| Dataset content |
.....
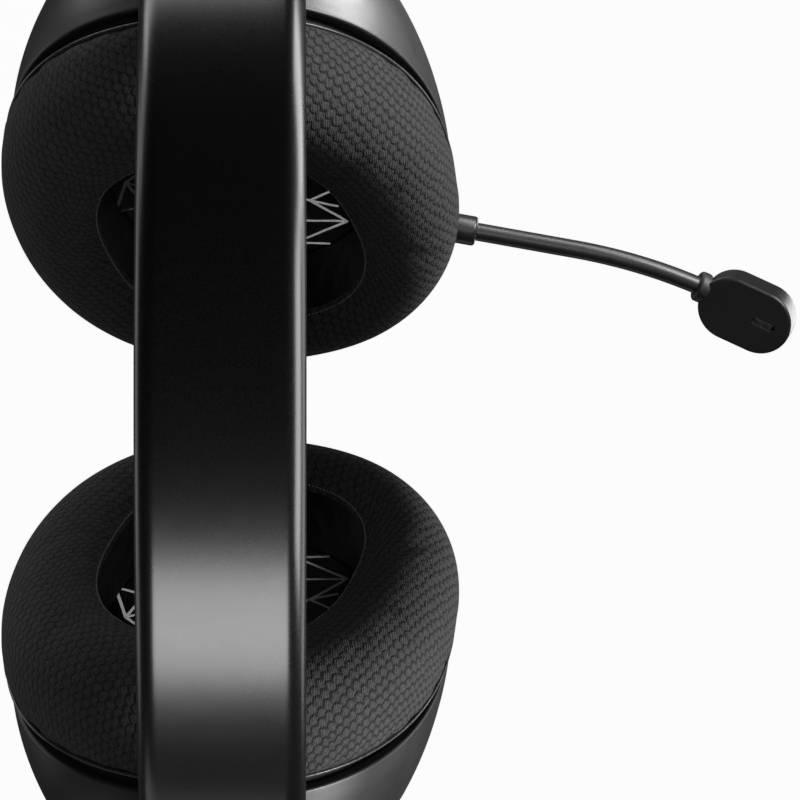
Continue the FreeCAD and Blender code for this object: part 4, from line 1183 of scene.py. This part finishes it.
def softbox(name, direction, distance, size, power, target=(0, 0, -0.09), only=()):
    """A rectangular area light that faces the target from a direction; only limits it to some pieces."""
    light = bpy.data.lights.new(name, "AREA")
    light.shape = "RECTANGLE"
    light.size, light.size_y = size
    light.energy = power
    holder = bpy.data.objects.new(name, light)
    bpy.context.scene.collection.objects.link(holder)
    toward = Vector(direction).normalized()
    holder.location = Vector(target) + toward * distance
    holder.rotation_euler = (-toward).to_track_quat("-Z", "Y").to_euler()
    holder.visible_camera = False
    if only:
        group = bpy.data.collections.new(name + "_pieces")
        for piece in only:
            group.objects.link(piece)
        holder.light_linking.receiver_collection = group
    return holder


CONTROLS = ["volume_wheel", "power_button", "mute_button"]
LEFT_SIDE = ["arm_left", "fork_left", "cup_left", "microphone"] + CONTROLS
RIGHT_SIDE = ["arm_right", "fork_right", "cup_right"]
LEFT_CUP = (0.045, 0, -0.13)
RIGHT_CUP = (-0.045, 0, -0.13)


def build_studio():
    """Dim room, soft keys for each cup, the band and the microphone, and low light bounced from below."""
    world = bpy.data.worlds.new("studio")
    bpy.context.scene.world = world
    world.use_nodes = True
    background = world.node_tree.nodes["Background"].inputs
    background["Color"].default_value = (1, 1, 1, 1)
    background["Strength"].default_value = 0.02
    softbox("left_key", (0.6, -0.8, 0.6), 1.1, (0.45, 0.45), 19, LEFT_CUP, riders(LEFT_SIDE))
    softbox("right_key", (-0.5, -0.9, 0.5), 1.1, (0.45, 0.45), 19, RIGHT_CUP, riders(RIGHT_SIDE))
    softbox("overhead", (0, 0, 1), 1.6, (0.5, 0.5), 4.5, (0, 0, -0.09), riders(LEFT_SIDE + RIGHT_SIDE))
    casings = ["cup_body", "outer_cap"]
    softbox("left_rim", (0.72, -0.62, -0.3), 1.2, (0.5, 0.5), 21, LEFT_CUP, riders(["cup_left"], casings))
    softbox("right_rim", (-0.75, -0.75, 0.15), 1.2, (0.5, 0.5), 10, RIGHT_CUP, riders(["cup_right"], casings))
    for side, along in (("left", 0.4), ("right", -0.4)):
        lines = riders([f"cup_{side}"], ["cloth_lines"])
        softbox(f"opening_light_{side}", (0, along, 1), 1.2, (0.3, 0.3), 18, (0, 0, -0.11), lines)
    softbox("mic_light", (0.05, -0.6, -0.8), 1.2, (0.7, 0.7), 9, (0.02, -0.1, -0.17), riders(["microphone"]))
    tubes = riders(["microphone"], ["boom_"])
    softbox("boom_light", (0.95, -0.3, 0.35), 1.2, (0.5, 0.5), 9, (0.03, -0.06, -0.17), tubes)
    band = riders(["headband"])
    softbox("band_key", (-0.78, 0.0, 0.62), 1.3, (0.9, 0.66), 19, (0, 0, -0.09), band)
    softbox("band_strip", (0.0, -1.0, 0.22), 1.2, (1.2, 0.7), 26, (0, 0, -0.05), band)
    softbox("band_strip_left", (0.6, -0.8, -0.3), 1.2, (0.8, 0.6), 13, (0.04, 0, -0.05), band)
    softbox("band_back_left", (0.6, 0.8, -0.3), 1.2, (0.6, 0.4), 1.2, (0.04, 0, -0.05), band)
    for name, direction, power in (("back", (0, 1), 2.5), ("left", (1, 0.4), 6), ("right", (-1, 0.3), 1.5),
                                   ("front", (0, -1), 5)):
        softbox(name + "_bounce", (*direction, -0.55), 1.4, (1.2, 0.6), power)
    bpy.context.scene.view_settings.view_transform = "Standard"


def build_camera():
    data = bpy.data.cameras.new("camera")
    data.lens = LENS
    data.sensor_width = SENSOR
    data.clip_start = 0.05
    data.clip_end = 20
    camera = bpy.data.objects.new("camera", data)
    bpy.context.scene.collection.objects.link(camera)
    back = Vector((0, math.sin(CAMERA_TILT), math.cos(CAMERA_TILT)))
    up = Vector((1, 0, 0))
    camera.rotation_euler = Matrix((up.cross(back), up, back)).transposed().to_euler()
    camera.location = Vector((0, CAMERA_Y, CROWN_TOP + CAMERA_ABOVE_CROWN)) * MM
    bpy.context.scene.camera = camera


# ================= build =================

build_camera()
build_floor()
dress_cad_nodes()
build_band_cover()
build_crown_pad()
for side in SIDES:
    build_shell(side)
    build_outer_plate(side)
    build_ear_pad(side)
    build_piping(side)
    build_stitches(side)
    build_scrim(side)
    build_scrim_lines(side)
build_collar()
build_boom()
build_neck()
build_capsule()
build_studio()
.....
| Exercise brief |
Extract all of the material exactly as it is written.

| Exercise output |
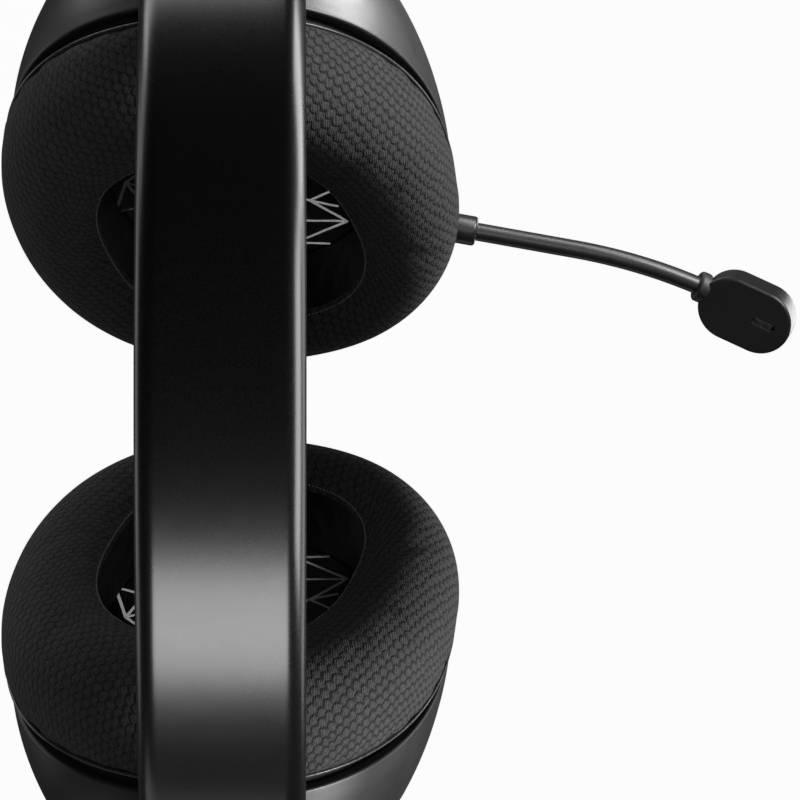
Continue the FreeCAD and Blender code for this object: part 4, from line 1183 of scene.py. This part finishes it.
def softbox(name, direction, distance, size, power, target=(0, 0, -0.09), only=()):
    """A rectangular area light that faces the target from a direction; only limits it to some pieces."""
    light = bpy.data.lights.new(name, "AREA")
    light.shape = "RECTANGLE"
    light.size, light.size_y = size
    light.energy = power
    holder = bpy.data.objects.new(name, light)
    bpy.context.scene.collection.objects.link(holder)
    toward = Vector(direction).normalized()
    holder.location = Vector(target) + toward * distance
    holder.rotation_euler = (-toward).to_track_quat("-Z", "Y").to_euler()
    holder.visible_camera = False
    if only:
        group = bpy.data.collections.new(name + "_pieces")
        for piece in only:
            group.objects.link(piece)
        holder.light_linking.receiver_collection = group
    return holder


CONTROLS = ["volume_wheel", "power_button", "mute_button"]
LEFT_SIDE = ["arm_left", "fork_left", "cup_left", "microphone"] + CONTROLS
RIGHT_SIDE = ["arm_right", "fork_right", "cup_right"]
LEFT_CUP = (0.045, 0, -0.13)
RIGHT_CUP = (-0.045, 0, -0.13)


def build_studio():
    """Dim room, soft keys for each cup, the band and the microphone, and low light bounced from below."""
    world = bpy.data.worlds.new("studio")
    bpy.context.scene.world = world
    world.use_nodes = True
    background = world.node_tree.nodes["Background"].inputs
    background["Color"].default_value = (1, 1, 1, 1)
    background["Strength"].default_value = 0.02
    softbox("left_key", (0.6, -0.8, 0.6), 1.1, (0.45, 0.45), 19, LEFT_CUP, riders(LEFT_SIDE))
    softbox("right_key", (-0.5, -0.9, 0.5), 1.1, (0.45, 0.45), 19, RIGHT_CUP, riders(RIGHT_SIDE))
    softbox("overhead", (0, 0, 1), 1.6, (0.5, 0.5), 4.5, (0, 0, -0.09), riders(LEFT_SIDE + RIGHT_SIDE))
    casings = ["cup_body", "outer_cap"]
    softbox("left_rim", (0.72, -0.62, -0.3), 1.2, (0.5, 0.5), 21, LEFT_CUP, riders(["cup_left"], casings))
    softbox("right_rim", (-0.75, -0.75, 0.15), 1.2, (0.5, 0.5), 10, RIGHT_CUP, riders(["cup_right"], casings))
    for side, along in (("left", 0.4), ("right", -0.4)):
        lines = riders([f"cup_{side}"], ["cloth_lines"])
        softbox(f"opening_light_{side}", (0, along, 1), 1.2, (0.3, 0.3), 18, (0, 0, -0.11), lines)
    softbox("mic_light", (0.05, -0.6, -0.8), 1.2, (0.7, 0.7), 9, (0.02, -0.1, -0.17), riders(["microphone"]))
    tubes = riders(["microphone"], ["boom_"])
    softbox("boom_light", (0.95, -0.3, 0.35), 1.2, (0.5, 0.5), 9, (0.03, -0.06, -0.17), tubes)
    band = riders(["headband"])
    softbox("band_key", (-0.78, 0.0, 0.62), 1.3, (0.9, 0.66), 19, (0, 0, -0.09), band)
    softbox("band_strip", (0.0, -1.0, 0.22), 1.2, (1.2, 0.7), 26, (0, 0, -0.05), band)
    softbox("band_strip_left", (0.6, -0.8, -0.3), 1.2, (0.8, 0.6), 13, (0.04, 0, -0.05), band)
    softbox("band_back_left", (0.6, 0.8, -0.3), 1.2, (0.6, 0.4), 1.2, (0.04, 0, -0.05), band)
    for name, direction, power in (("back", (0, 1), 2.5), ("left", (1, 0.4), 6), ("right", (-1, 0.3), 1.5),
                                   ("front", (0, -1), 5)):
        softbox(name + "_bounce", (*direction, -0.55), 1.4, (1.2, 0.6), power)
    bpy.context.scene.view_settings.view_transform = "Standard"


def build_camera():
    data = bpy.data.cameras.new("camera")
    data.lens = LENS
    data.sensor_width = SENSOR
    data.clip_start = 0.05
    data.clip_end = 20
    camera = bpy.data.objects.new("camera", data)
    bpy.context.scene.collection.objects.link(camera)
    back = Vector((0, math.sin(CAMERA_TILT), math.cos(CAMERA_TILT)))
    up = Vector((1, 0, 0))
    camera.rotation_euler = Matrix((up.cross(back), up, back)).transposed().to_euler()
    camera.location = Vector((0, CAMERA_Y, CROWN_TOP + CAMERA_ABOVE_CROWN)) * MM
    bpy.context.scene.camera = camera


# ================= build =================

build_camera()
build_floor()
dress_cad_nodes()
build_band_cover()
build_crown_pad()
for side in SIDES:
    build_shell(side)
    build_outer_plate(side)
    build_ear_pad(side)
    build_piping(side)
    build_stitches(side)
    build_scrim(side)
    build_scrim_lines(side)
build_collar()
build_boom()
build_neck()
build_capsule()
build_studio()